Database (Oxford). 2019 Jan 1:2019:baz032. doi: 10.1093/database/baz032.

Abstract

Clinical trial data are typically collected through multiple systems developed by different vendors using different technologies and data standards. That data need to be integrated, standardized and transformed for a variety of monitoring and reporting purposes. The need to process large volumes of often inconsistent data in the presence of ever-changing requirements poses a significant technical challenge. As part of a comprehensive clinical data repository, we have developed a data warehouse that integrates patient data from any source, standardizes it and makes it accessible to study teams in a timely manner to support a wide range of analytic tasks for both in-flight and completed studies. Our solution combines Apache HBase, a NoSQL column store, Apache Phoenix, a massively parallel relational query engine and a user-friendly interface to facilitate efficient loading of large volumes of data under incomplete or ambiguous specifications, utilizing an extract-load-transform design pattern that defers data mapping until query time. This approach allows us to maintain a single copy of the data and transform it dynamically into any desirable format without requiring additional storage. Changes to the mapping specifications can be easily introduced and multiple representations of the data can be made available concurrently. Further, by versioning the data and the transformations separately, we can apply historical maps to current data or current maps to historical data, which simplifies the maintenance of data cuts and facilitates interim analyses for adaptive trials.
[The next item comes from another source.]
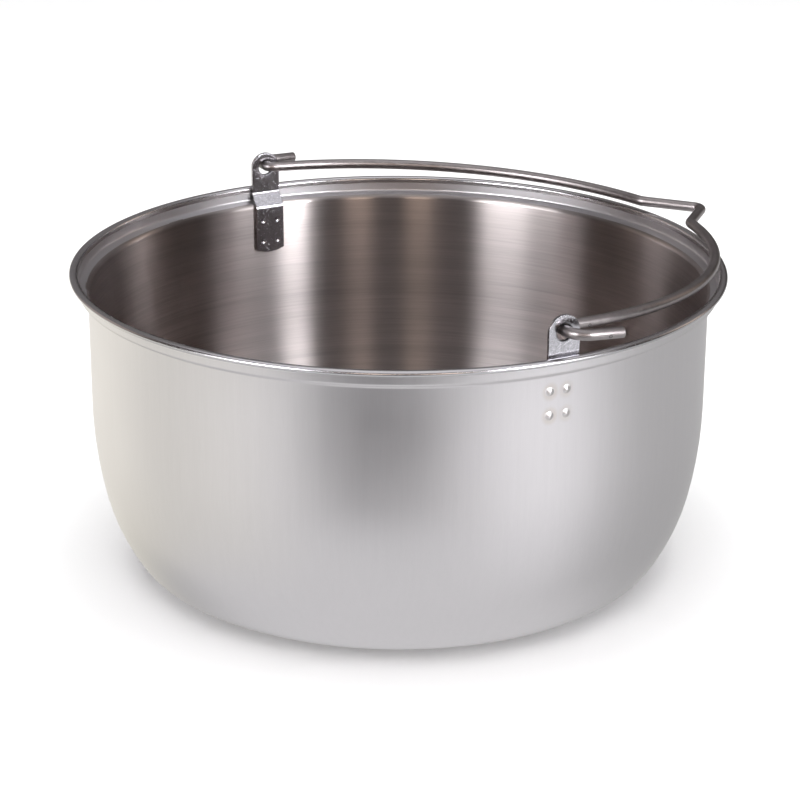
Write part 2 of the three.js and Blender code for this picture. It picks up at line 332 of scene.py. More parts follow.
def shell_profile():
    """The inside face of the sheet as points in the XZ plane, from the base's centre to the lip."""
    # the height at which the wall meets the heel
    height = slope = 0.0
    for bend, end in HEEL_BENDS:
        height += bend * (math.sin(math.radians(end)) - math.sin(math.radians(slope)))
        slope = end

    # the heel's bends from the wall down to the base, then turned round to run outwards
    points = []
    slope = 0.0
    radius = INNER_RADIUS
    for bend, end in HEEL_BENDS:
        inside = bend - SHEET
        centre = (
            radius - inside * math.cos(math.radians(slope)),
            height + inside * math.sin(math.radians(slope)),
        )
        steps = max(HEEL_LEAST_STEPS, round((end - slope) / HEEL_STEP_TURN))
        points += arc(centre, inside, -slope, -end, steps)
        slope = end
        radius, height = points[-1].x, points[-1].z
    points.append(Vector((0, 0, SHEET)))
    points.reverse()

    heel_top = points[-1].z
    for level in WALL_ROWS:
        points.append(Vector((INNER_RADIUS, 0, heel_top + (WALL_TOP - heel_top) * level)))
    centre = (INNER_RADIUS + SEAT_INNER_BEND, WALL_TOP)
    points += arc(centre, SEAT_INNER_BEND, 180, 90 + SEAT_SLOPE, SEAT_INNER_STEPS)
    centre = (
        STEP_INNER - SEAT_OUTER_BEND,
        SEAT_OUTER_HEIGHT + SEAT_OUTER_BEND * math.tan(SEAT_TURN / 2),
    )
    points += arc(centre, SEAT_OUTER_BEND, SEAT_SLOPE - 90, 0, SEAT_OUTER_STEPS)

    # the lip's curl is an oval: a round arc squeezed to its two half sizes
    lip = Vector((STEP_INNER + LIP_HALF_WIDTH, 0, POT_HEIGHT - LIP_HALF_HEIGHT))
    for point in arc((0, 0), 1.0, 180, 180 - LIP_CURL_TURN, LIP_STEPS):
        points.append(lip + Vector((LIP_HALF_WIDTH * point.x, 0, LIP_HALF_HEIGHT * point.z)))
    return points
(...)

The result is a highly scalable, secure and redundant solution that combines the flexibility of a NoSQL store with the robustness of a relational query engine to support a broad range of applications, including clinical data management, medical review, risk-based monitoring, safety signal detection, post hoc analysis of completed studies and many others.

MeSH terms

  • Clinical Trials as Topic*
  • Data Warehousing*
  • Database Management Systems*
  • Humans
  • Machine Learning
  • User-Computer Interface